Sounds like what I'm going through right now between hashi's flare up and having to stop my meds completely. Have to retest my Tsh and such in 2 weeks off meds to see where I am at. Doc suspects possible hyper episode, still waiting on endo to see her for 8 months now. Was on Synthroid but got off of that in December as I was SO COLD but Tsh was good and they wouldn't do anything. Synthroid has lactose in it and some acacia *tree/grass pollen* fillers in it which I am allergic to the pollen and intolerant to the lactose. So I demanded to try natural Dessicated thryoid. Was doing well but it backfired and now I'm hyper....still hyper after stopping it last thursday but much better but not normal still. . They suspect I may have hyper/hashi flareup. Not sure.


----------



## Andros (Aug 26, 2009)

texgal418 said:


> She was only diagnosed 6 weeks ago, and the anxiety had somewhat started along with other hypo symptoms just before diagnosis. It has just gotten worse the last couple of weeks. That's why I'm kind of thinking this may just be one more of her hypo symptoms. She never had it before and it began just about the time she became exhausted, started gaining fluid and weight, dry hair and skin, foot pain, dandruff, low libido, constipation, and on and on. Her levels are below:
> 
> TSH 3.4
> Free T-4 2.8 (3.5-4.0)
> ...


All the numbers are very very low except for the TSH which is pretty much in range so I find that unusual. With the other lab results all below range, one would expect to see TSH sky-high.
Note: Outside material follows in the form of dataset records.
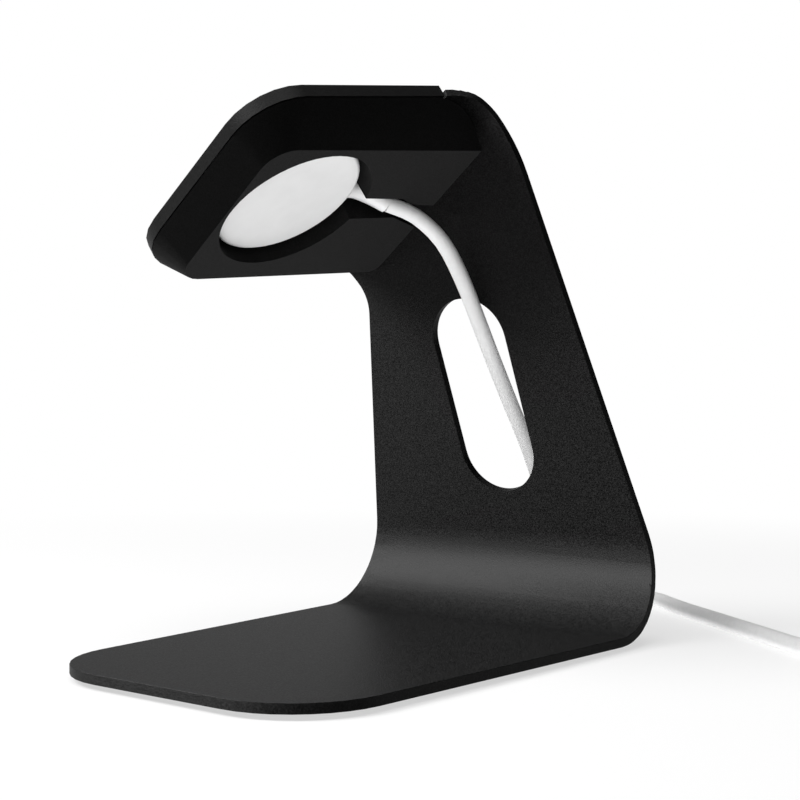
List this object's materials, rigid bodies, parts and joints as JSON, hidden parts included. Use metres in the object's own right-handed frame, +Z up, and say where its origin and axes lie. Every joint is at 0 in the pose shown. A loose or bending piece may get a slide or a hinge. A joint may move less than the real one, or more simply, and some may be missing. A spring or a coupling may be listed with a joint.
{
  "type": "smartwatch charging dock",
  "caption": "Bent-sheet desk dock with a tilted cradle that holds a magnetic charging puck; its cord drops through a slot in the upright.",
  "frame": {"origin": "on the floor under the middle of the stand's footprint, cord left out", "axes": "+X across the base to the side of the raised end of the cradle, -Y forward along the base, +Z up"},
  "size_m": [0.1665, 0.1453, 0.101],
  "materials": {
    "black_anodised": "black anodised, fine bead-blasted texture",
    "black_plastic": "matte moulded",
    "black_rubber": "matte",
    "white_plastic": "satin to gloss",
    "white_cord": "smooth jacket",
    "steel": "plated",
    "gold": "plated contacts",
    "copper": "wound wire",
    "ferrite": "pressed",
    "green_board": "coated"
  },
  "bodies": {
    "root": {"stand_body": "black_anodised", "base_pad": "black_rubber", "cradle_block": "black_plastic", "cradle_cover": "black_anodised", "puck_shell": "white_plastic", "puck_cap": "white_plastic", "puck_board": "green_board", "puck_ferrite": "ferrite", "puck_magnet": "steel", "puck_winding": "copper", "puck_relief": "white_plastic", "charging_cord": "white_cord", "cord_coil": "white_cord", "plug_relief": "white_plastic", "plug_body": "white_plastic", "plug_shell": "steel", "plug_tongue": "white_plastic", "plug_contact_1": "gold", "plug_contact_2": "gold", "plug_contact_3": "gold", "plug_contact_4": "gold"}
  },
  "joints": []
}
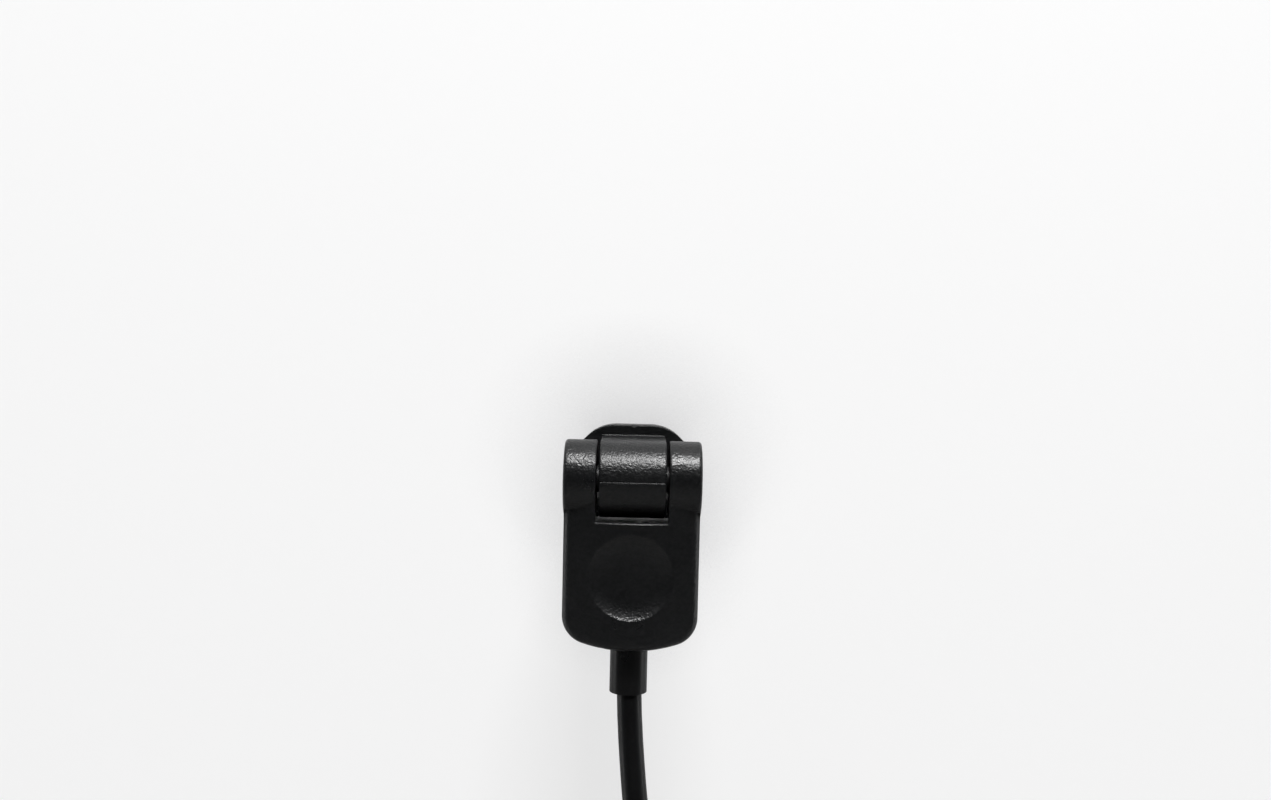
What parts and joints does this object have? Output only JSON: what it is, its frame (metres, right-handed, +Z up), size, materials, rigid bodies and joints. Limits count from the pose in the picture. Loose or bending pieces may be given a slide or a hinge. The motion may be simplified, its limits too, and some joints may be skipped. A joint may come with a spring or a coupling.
{
  "type": "folding plug extension cord",
  "caption": "Extension cord with a three-pin plug whose grip folds flat along the wall, a round cord put away in a strapped coil, and an in-line socket coupling.",
  "frame": {"origin": "midway between the live and neutral pins, on the front face of the plug's nose", "axes": "+Y out along the pins into the wall socket, +Z up, +X to the right for someone who faces the wall; the grip is folded down flat along the wall"},
  "size_m": [0.1, 0.0616, 0.2887],
  "materials": {
    "housing": "fine spark-eroded grain, satin",
    "relief": "smooth satin",
    "cord": "smooth satin, soft",
    "carrier": "smooth satin",
    "sleeve": "semi-gloss",
    "pin": "nickel plated, bright",
    "contact": "satin",
    "bush": "black nylon",
    "screw": "zinc plated",
    "core_brown": "semi-gloss",
    "core_blue": "semi-gloss",
    "core_green": "semi-gloss",
    "strap": "woven hook and loop"
  },
  "bodies": {
    "plug_head": {"pin_carrier": "housing", "head_upper_shell": "housing", "head_lower_shell": "housing", "live_pin": "pin", "neutral_pin": "pin", "earth_pin": "pin", "live_pin_sleeve": "sleeve", "neutral_pin_sleeve": "sleeve", "left_hinge_bush": "bush", "right_hinge_bush": "bush", "head_live_core": "core_brown", "head_neutral_core": "core_blue", "head_earth_core": "core_green"},
    "folding_grip": {"grip_front_shell": "housing", "grip_back_shell": "housing", "grip_screws": "screw", "strain_relief": "relief", "cord_tube": "cord", "cord_coil": "cord", "cord_tail": "cord", "coil_straps": "strap", "coupling_front_shell": "housing", "coupling_back_shell": "housing", "contact_carrier": "carrier", "coupling_strain_relief": "relief", "grip_live_core": "core_brown", "coupling_live_core": "core_brown", "coupling_live_contact": "contact", "grip_neutral_core": "core_blue", "coupling_neutral_core": "core_blue", "coupling_neutral_contact": "contact", "grip_earth_core": "core_green", "coupling_earth_core": "core_green", "coupling_earth_contact": "contact"}
  },
  "joints": [
    {"name": "grip_fold", "type": "hinge", "parent": "plug_head", "child": "folding_grip", "pos_m": [0, -0.0205, -0.0048], "axis": [-1, 0, 0], "range_deg": [0, 90]}
  ]
}
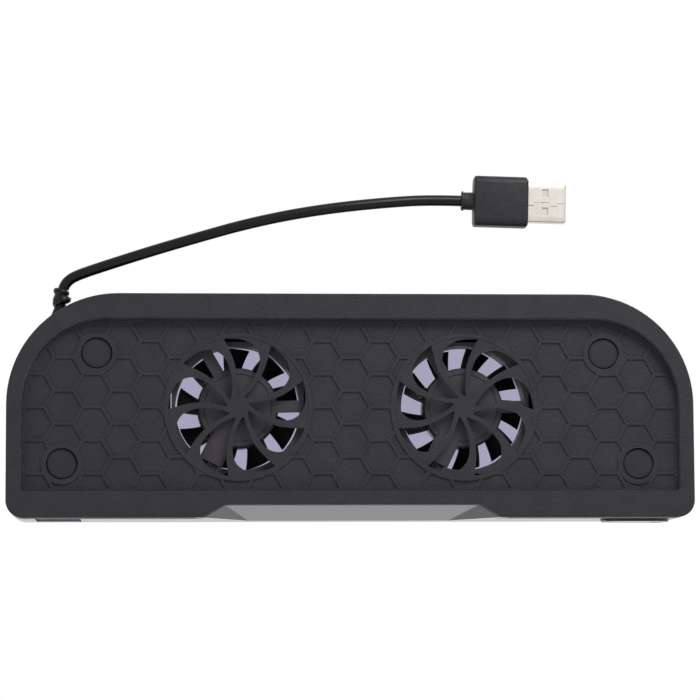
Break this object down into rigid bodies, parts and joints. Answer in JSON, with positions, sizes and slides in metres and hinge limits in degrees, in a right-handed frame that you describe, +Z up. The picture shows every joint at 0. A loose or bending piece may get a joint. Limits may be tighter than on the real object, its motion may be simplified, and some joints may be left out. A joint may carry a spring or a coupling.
{
  "type": "cooling dock",
  "caption": "Low console cooling dock with fans behind swirl grilles, a push button, stacked USB sockets and a short USB lead.",
  "frame": {"origin": "on the surface the dock stands on, under the middle of the case", "axes": "+Z up, +X along the case, -Y is the front with the sockets and the button"},
  "size_m": [0.2074, 0.1049, 0.031],
  "materials": {
    "case_plastic": "black moulded ABS, fine satin texture",
    "gloss_plastic": "polished black ABS",
    "fan_plastic": "black glass-filled PBT",
    "rotor_plastic": "black PBT, fan blades",
    "plug_rubber": "dark grey rubber",
    "cable_pvc": "black flexible PVC",
    "label_foil": "bare dark label",
    "zinc_steel": "zinc-plated steel",
    "tin_steel": "tin-plated steel sheet",
    "bronze": "sintered bronze",
    "magnet": "bonded ferrite",
    "laminations": "silicon steel laminations",
    "copper_wire": "enamelled copper",
    "board": "green glass-epoxy board",
    "chip_black": "black epoxy",
    "ferrite": "ferrite inductor",
    "can": "aluminium can",
    "socket_white": "natural nylon",
    "usb_insulator": "black nylon",
    "gold": "gold-plated contacts",
    "lens": "milky acrylic",
    "led_white": "light-emitting diode",
    "wire_pvc": "insulated wires"
  },
  "bodies": {
    "dock": {"base_cover": "case_plastic", "board_screws": "zinc_steel", "cable_gland": "cable_pvc", "capacitor": "can", "case_screws": "zinc_steel", "chin_insert": "gloss_plastic", "controller_chip": "chip_black", "fan_screws": "zinc_steel", "front_left_screw_plug": "plug_rubber", "front_right_screw_plug": "plug_rubber", "inductor": "ferrite", "lead_tail": "cable_pvc", "lead_wires": "wire_pvc", "left_fan_bearing": "bronze", "left_fan_driver_board": "board", "left_fan_frame": "fan_plastic", "left_fan_label": "label_foil", "left_fan_wires": "wire_pvc", "left_stator_coils": "copper_wire", "left_stator_core": "laminations", "main_board": "board", "plug_body": "cable_pvc", "plug_contacts": "gold", "plug_insulator": "usb_insulator", "plug_shell": "tin_steel", "push_switch": "chip_black", "rear_left_screw_plug": "plug_rubber", "rear_right_screw_plug": "plug_rubber", "right_fan_bearing": "bronze", "right_fan_driver_board": "board", "right_fan_frame": "fan_plastic", "right_fan_label": "label_foil", "right_fan_wires": "wire_pvc", "right_stator_coils": "copper_wire", "right_stator_core": "laminations", "rubber_strips": "plug_rubber", "status_light": "led_white", "switch_board": "board", "switch_wires": "wire_pvc", "top_housing": "gloss_plastic", "usb_contacts": "gold", "usb_insulator": "usb_insulator", "usb_lead": "cable_pvc", "usb_shell": "tin_steel", "wire_sockets": "socket_white"},
    "left_rotor": {"left_fan_rotor": "rotor_plastic", "left_rotor_magnet": "magnet", "left_rotor_shaft": "zinc_steel"},
    "right_rotor": {"right_fan_rotor": "rotor_plastic", "right_rotor_magnet": "magnet", "right_rotor_shaft": "zinc_steel"},
    "button": {"power_button": "gloss_plastic", "button_lens": "lens", "switch_plunger": "chip_black"}
  },
  "joints": [
    {"name": "left_fan_spin", "type": "hinge", "parent": "dock", "child": "left_rotor", "pos_m": [-0.0342, 0.0001, 0.012], "axis": [0, 0, 1], "continuous": true},
    {"name": "right_fan_spin", "type": "hinge", "parent": "dock", "child": "right_rotor", "pos_m": [0.0342, 0.0001, 0.012], "axis": [0, 0, 1], "continuous": true},
    {"name": "button_press", "type": "slide", "parent": "dock", "child": "button", "axis": [0, 1, 0], "range_m": [0, 0.0008], "stiffness_N_per_m": 2000}
  ]
}
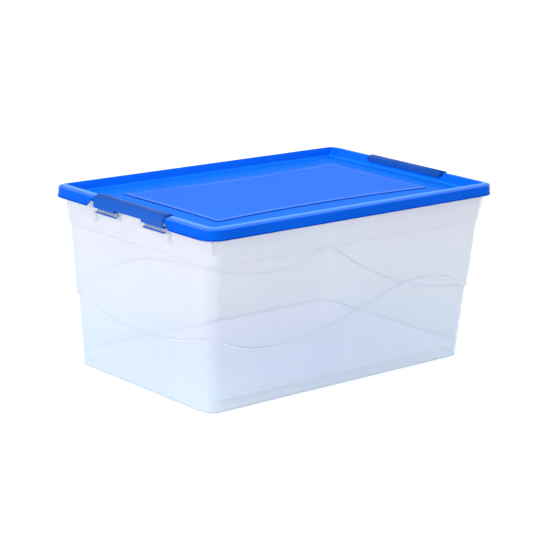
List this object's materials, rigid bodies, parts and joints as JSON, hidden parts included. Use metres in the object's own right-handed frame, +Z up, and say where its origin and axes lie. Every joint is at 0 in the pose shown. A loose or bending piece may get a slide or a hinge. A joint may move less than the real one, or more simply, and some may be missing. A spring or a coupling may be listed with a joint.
{
  "type": "storage box",
  "caption": "Clear rectangular storage tub with tapered walls, a wave line, a blue lid with a raised panel, and a swinging clip latch at each end.",
  "frame": {"origin": "centre of the base, at the height of the surface that the box stands on", "axes": "+X along the long side towards the right latch, +Z up, +Y across the box towards the back wall"},
  "size_m": [0.6, 0.3872, 0.2914],
  "materials": {
    "clear_plastic": "translucent natural polypropylene, satin",
    "blue_plastic": "opaque bright blue polypropylene, satin with a fine-grained panel",
    "latch_plastic": "opaque bright blue polypropylene, satin"
  },
  "bodies": {
    "tub": {"tub": "clear_plastic"},
    "lid": {"lid": "blue_plastic"},
    "latch_right": {"latch_right": "latch_plastic"},
    "latch_left": {"latch_left": "latch_plastic"}
  },
  "joints": [
    {"name": "lid_lift", "type": "slide", "parent": "tub", "child": "lid", "axis": [0, 0, 1], "range_m": [0, 0.35]},
    {"name": "latch_right_swing", "type": "hinge", "parent": "tub", "child": "latch_right", "pos_m": [0.293, 0, 0.267], "axis": [0, 1, 0], "range_deg": [0, 140]},
    {"name": "latch_left_swing", "type": "hinge", "parent": "tub", "child": "latch_left", "pos_m": [-0.293, 0, 0.267], "axis": [0, -1, 0], "range_deg": [0, 140]}
  ]
}
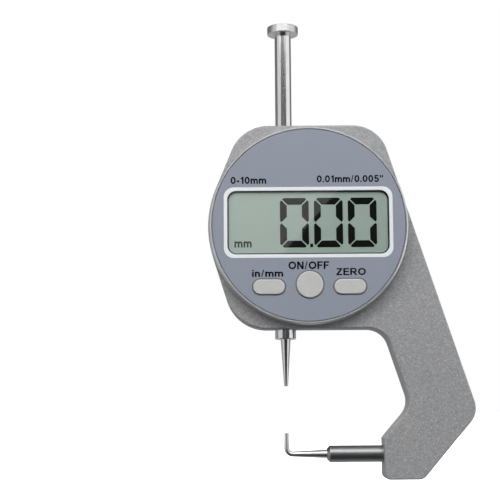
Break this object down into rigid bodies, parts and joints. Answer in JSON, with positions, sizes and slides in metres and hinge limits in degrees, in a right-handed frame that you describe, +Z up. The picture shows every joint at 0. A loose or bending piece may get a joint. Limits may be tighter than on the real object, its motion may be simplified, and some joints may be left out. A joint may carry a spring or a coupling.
{
  "type": "digital thickness gauge",
  "caption": "Hand-held digital thickness gauge: C-shaped frame with a round digital dial, sprung needle spindle and hooked anvil for narrow recesses.",
  "frame": {"origin": "tip of the fixed anvil pin, on the spindle's axis: the measuring point", "axes": "+Z up along the spindle from the anvil to the lift knob, +X from the spindle towards the frame's arm, +Y from the dial's face to the back"},
  "size_m": [0.079, 0.0152, 0.1382],
  "materials": {
    "frame_paint": "silver-grey metallic paint with a fine speckle",
    "bezel_metal": "satin turned",
    "black_plastic": "matt moulded",
    "face_panel": "blue-grey satin printed panel",
    "white_trim": "smooth white",
    "clear_lens": "clear, smooth",
    "lcd": "grey-green reflective display behind polariser",
    "rubber": "matt",
    "board": "green solder mask",
    "spring_steel": "bright spring steel",
    "button_plastic": "light grey satin",
    "cell_steel": "bright nickel plated",
    "cover_plate": "dark grey anodised look",
    "door_plastic": "matt black moulded",
    "screw_steel": "zinc plated",
    "polished_steel": "ground and polished",
    "satin_steel": "satin ground",
    "brass": "turned",
    "ink": "printed lettering and display segments, near black"
  },
  "bodies": {
    "gauge_body": {"frame": "frame_paint", "bezel_ring": "bezel_metal", "dial_housing": "black_plastic", "face_plate": "face_panel", "window_trim": "white_trim", "window_lens": "clear_lens", "lcd_glass": "lcd", "lcd_holder": "black_plastic", "zebra_strips": "rubber", "main_board": "board", "encoder_chip": "black_plastic", "button_domes": "spring_steel", "battery": "cell_steel", "battery_holder": "black_plastic", "battery_contact_plus": "spring_steel", "battery_contact_minus": "spring_steel", "back_cover": "cover_plate", "case_screws": "screw_steel", "board_screws": "screw_steel", "rail_screws": "screw_steel", "upper_bush": "brass", "lower_bush": "brass", "guide_rail": "cover_plate", "return_spring": "spring_steel", "anvil_holder": "satin_steel", "anvil_pin": "polished_steel", "anvil_set_screw": "screw_steel"},
    "spindle_unit": {"spindle": "polished_steel", "lift_knob": "polished_steel", "contact_point": "polished_steel", "scale_carrier": "black_plastic", "scale_strip": "board", "carrier_screw": "screw_steel", "guide_pin": "polished_steel"},
    "button_unit": {"button_unit": "button_plastic"},
    "button_power": {"button_power": "button_plastic"},
    "button_zero": {"button_zero": "button_plastic"},
    "battery_door": {"battery_door": "door_plastic"}
  },
  "joints": [
    {"name": "spindle_slide", "type": "slide", "parent": "gauge_body", "child": "spindle_unit", "axis": [0, 0, 1], "range_m": [-0.0139, 0], "stiffness_N_per_m": 40, "springref_m": -0.03, "deforming": ["return_spring"]},
    {"name": "unit_press", "type": "slide", "parent": "gauge_body", "child": "button_unit", "axis": [0, 1, 0], "range_m": [0, 0.0005], "stiffness_N_per_m": 400},
    {"name": "power_press", "type": "slide", "parent": "gauge_body", "child": "button_power", "axis": [0, 1, 0], "range_m": [0, 0.0005], "stiffness_N_per_m": 400},
    {"name": "zero_press", "type": "slide", "parent": "gauge_body", "child": "button_zero", "axis": [0, 1, 0], "range_m": [0, 0.0005], "stiffness_N_per_m": 400},
    {"name": "door_turn", "type": "hinge", "parent": "gauge_body", "child": "battery_door", "pos_m": [0.021, 0.004, 0.0617], "axis": [0, 1, 0], "range_deg": [0, 40]}
  ]
}
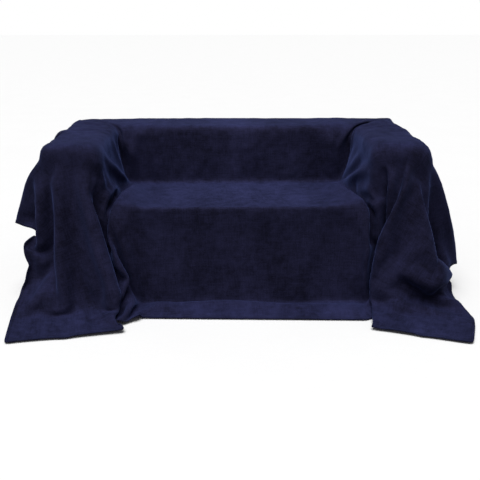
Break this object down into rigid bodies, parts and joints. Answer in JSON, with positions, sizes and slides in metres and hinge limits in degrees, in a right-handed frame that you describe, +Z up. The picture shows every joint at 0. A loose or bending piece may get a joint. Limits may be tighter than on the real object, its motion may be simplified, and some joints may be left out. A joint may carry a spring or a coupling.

This makes me wonder and I do suggest the following antibodies tests.

TSI (thyroid stimulating immunoglobulin),TPO (antimicrosomal antibodies) TBII (thyrotropin-binding inhibitory immunoglobulin), Thyroglobulin Ab, ANA (antinuclear antibodies),TSH, Free T3, Free T4.

You can look this stuff up here and more.........
http://www.labtestsonline.org/understanding/conditions/thyroid.html

Is your daughter an adult or a child?


----------